Written task
Make an exact copy of the lines below.

Provided data
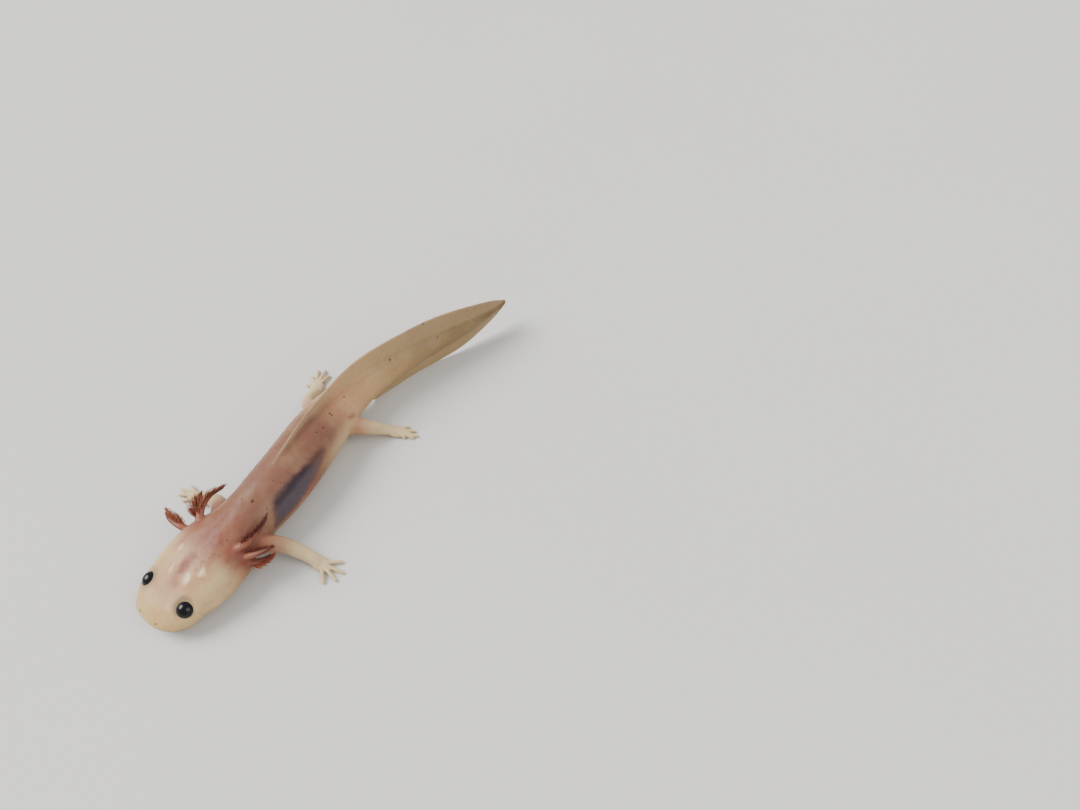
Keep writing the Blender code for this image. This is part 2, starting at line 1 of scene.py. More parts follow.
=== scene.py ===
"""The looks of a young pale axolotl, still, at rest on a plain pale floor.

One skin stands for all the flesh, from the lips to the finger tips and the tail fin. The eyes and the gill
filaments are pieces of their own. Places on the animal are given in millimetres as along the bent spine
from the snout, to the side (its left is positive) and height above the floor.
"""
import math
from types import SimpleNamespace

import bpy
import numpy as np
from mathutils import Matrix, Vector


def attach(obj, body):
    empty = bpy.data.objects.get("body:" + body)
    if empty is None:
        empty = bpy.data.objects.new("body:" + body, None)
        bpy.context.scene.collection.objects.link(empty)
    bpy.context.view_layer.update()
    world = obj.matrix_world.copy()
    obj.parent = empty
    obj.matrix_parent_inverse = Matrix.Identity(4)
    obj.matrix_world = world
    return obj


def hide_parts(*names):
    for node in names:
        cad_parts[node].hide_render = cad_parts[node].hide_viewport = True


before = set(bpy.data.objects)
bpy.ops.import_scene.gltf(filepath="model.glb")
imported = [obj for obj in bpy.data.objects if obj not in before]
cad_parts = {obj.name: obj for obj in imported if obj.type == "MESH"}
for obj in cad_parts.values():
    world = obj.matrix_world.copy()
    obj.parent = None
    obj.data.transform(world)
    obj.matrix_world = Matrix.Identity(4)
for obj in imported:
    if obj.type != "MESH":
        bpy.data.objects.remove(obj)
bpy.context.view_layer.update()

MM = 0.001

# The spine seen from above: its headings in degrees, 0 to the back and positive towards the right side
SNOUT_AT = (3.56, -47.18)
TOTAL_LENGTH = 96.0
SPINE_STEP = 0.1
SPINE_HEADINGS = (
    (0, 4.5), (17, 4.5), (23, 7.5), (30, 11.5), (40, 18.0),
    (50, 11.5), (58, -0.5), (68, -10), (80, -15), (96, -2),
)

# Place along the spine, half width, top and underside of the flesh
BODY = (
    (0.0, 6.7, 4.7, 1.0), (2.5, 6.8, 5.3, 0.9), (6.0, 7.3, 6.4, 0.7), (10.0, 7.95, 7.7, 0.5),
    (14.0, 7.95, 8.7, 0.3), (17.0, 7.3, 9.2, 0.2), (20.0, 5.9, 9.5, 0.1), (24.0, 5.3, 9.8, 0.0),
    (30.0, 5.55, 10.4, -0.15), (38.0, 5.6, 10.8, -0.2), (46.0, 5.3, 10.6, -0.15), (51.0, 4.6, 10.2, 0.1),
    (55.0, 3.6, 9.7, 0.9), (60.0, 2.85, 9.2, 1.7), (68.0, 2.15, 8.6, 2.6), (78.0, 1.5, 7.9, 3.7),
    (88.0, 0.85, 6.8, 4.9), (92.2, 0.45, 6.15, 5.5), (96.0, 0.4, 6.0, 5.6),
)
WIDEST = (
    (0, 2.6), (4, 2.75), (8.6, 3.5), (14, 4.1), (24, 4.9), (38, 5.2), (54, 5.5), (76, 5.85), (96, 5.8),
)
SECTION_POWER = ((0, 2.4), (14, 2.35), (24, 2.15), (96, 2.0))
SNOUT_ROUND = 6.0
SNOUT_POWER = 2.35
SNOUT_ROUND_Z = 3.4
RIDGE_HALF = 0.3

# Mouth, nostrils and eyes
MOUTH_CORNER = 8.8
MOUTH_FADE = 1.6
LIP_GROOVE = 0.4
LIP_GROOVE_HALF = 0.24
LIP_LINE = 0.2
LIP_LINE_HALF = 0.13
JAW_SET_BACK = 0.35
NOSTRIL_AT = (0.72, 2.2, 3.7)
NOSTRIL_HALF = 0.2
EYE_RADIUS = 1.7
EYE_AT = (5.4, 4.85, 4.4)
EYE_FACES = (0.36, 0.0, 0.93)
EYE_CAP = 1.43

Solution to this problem
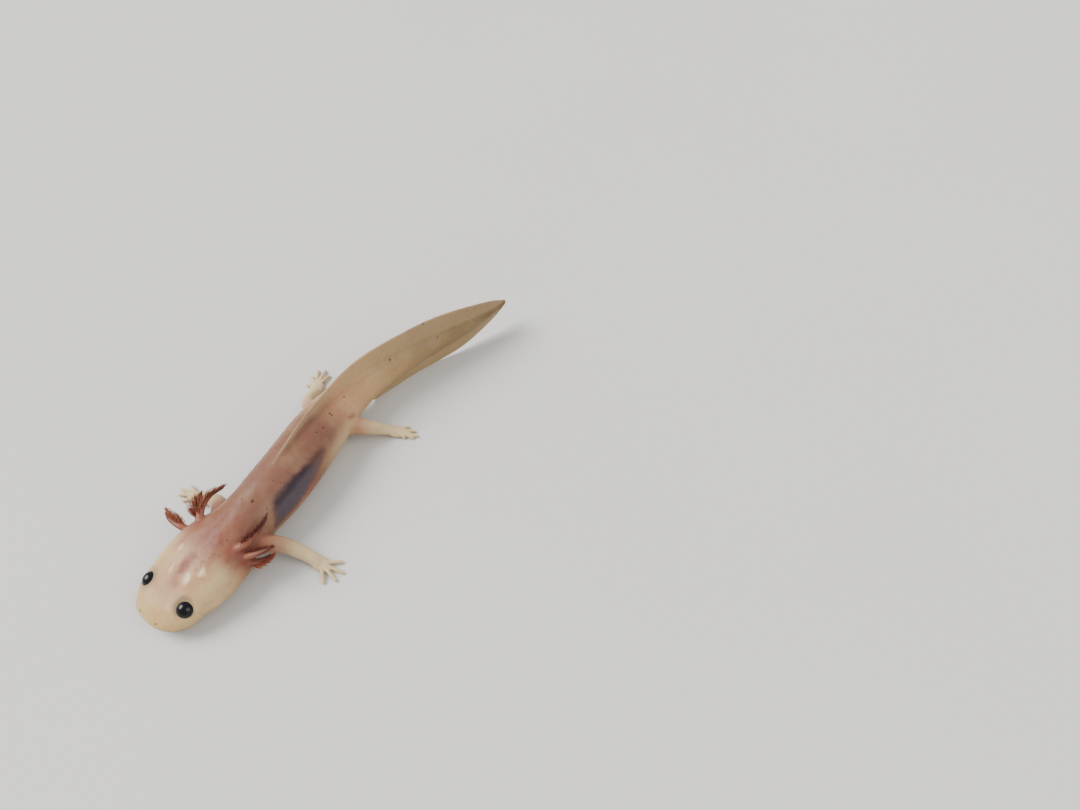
Keep writing the Blender code for this image. This is part 2, starting at line 1 of scene.py. More parts follow.
=== scene.py ===
"""The looks of a young pale axolotl, still, at rest on a plain pale floor.

One skin stands for all the flesh, from the lips to the finger tips and the tail fin. The eyes and the gill
filaments are pieces of their own. Places on the animal are given in millimetres as along the bent spine
from the snout, to the side (its left is positive) and height above the floor.
"""
import math
from types import SimpleNamespace

import bpy
import numpy as np
from mathutils import Matrix, Vector


def attach(obj, body):
    empty = bpy.data.objects.get("body:" + body)
    if empty is None:
        empty = bpy.data.objects.new("body:" + body, None)
        bpy.context.scene.collection.objects.link(empty)
    bpy.context.view_layer.update()
    world = obj.matrix_world.copy()
    obj.parent = empty
    obj.matrix_parent_inverse = Matrix.Identity(4)
    obj.matrix_world = world
    return obj


def hide_parts(*names):
    for node in names:
        cad_parts[node].hide_render = cad_parts[node].hide_viewport = True


before = set(bpy.data.objects)
bpy.ops.import_scene.gltf(filepath="model.glb")
imported = [obj for obj in bpy.data.objects if obj not in before]
cad_parts = {obj.name: obj for obj in imported if obj.type == "MESH"}
for obj in cad_parts.values():
    world = obj.matrix_world.copy()
    obj.parent = None
    obj.data.transform(world)
    obj.matrix_world = Matrix.Identity(4)
for obj in imported:
    if obj.type != "MESH":
        bpy.data.objects.remove(obj)
bpy.context.view_layer.update()

MM = 0.001

# The spine seen from above: its headings in degrees, 0 to the back and positive towards the right side
SNOUT_AT = (3.56, -47.18)
TOTAL_LENGTH = 96.0
SPINE_STEP = 0.1
SPINE_HEADINGS = (
    (0, 4.5), (17, 4.5), (23, 7.5), (30, 11.5), (40, 18.0),
    (50, 11.5), (58, -0.5), (68, -10), (80, -15), (96, -2),
)

# Place along the spine, half width, top and underside of the flesh
BODY = (
    (0.0, 6.7, 4.7, 1.0), (2.5, 6.8, 5.3, 0.9), (6.0, 7.3, 6.4, 0.7), (10.0, 7.95, 7.7, 0.5),
    (14.0, 7.95, 8.7, 0.3), (17.0, 7.3, 9.2, 0.2), (20.0, 5.9, 9.5, 0.1), (24.0, 5.3, 9.8, 0.0),
    (30.0, 5.55, 10.4, -0.15), (38.0, 5.6, 10.8, -0.2), (46.0, 5.3, 10.6, -0.15), (51.0, 4.6, 10.2, 0.1),
    (55.0, 3.6, 9.7, 0.9), (60.0, 2.85, 9.2, 1.7), (68.0, 2.15, 8.6, 2.6), (78.0, 1.5, 7.9, 3.7),
    (88.0, 0.85, 6.8, 4.9), (92.2, 0.45, 6.15, 5.5), (96.0, 0.4, 6.0, 5.6),
)
WIDEST = (
    (0, 2.6), (4, 2.75), (8.6, 3.5), (14, 4.1), (24, 4.9), (38, 5.2), (54, 5.5), (76, 5.85), (96, 5.8),
)
SECTION_POWER = ((0, 2.4), (14, 2.35), (24, 2.15), (96, 2.0))
SNOUT_ROUND = 6.0
SNOUT_POWER = 2.35
SNOUT_ROUND_Z = 3.4
RIDGE_HALF = 0.3

# Mouth, nostrils and eyes
MOUTH_CORNER = 8.8
MOUTH_FADE = 1.6
LIP_GROOVE = 0.4
LIP_GROOVE_HALF = 0.24
LIP_LINE = 0.2
LIP_LINE_HALF = 0.13
JAW_SET_BACK = 0.35
NOSTRIL_AT = (0.72, 2.2, 3.7)
NOSTRIL_HALF = 0.2
EYE_RADIUS = 1.7
EYE_AT = (5.4, 4.85, 4.4)
EYE_FACES = (0.36, 0.0, 0.93)
EYE_CAP = 1.43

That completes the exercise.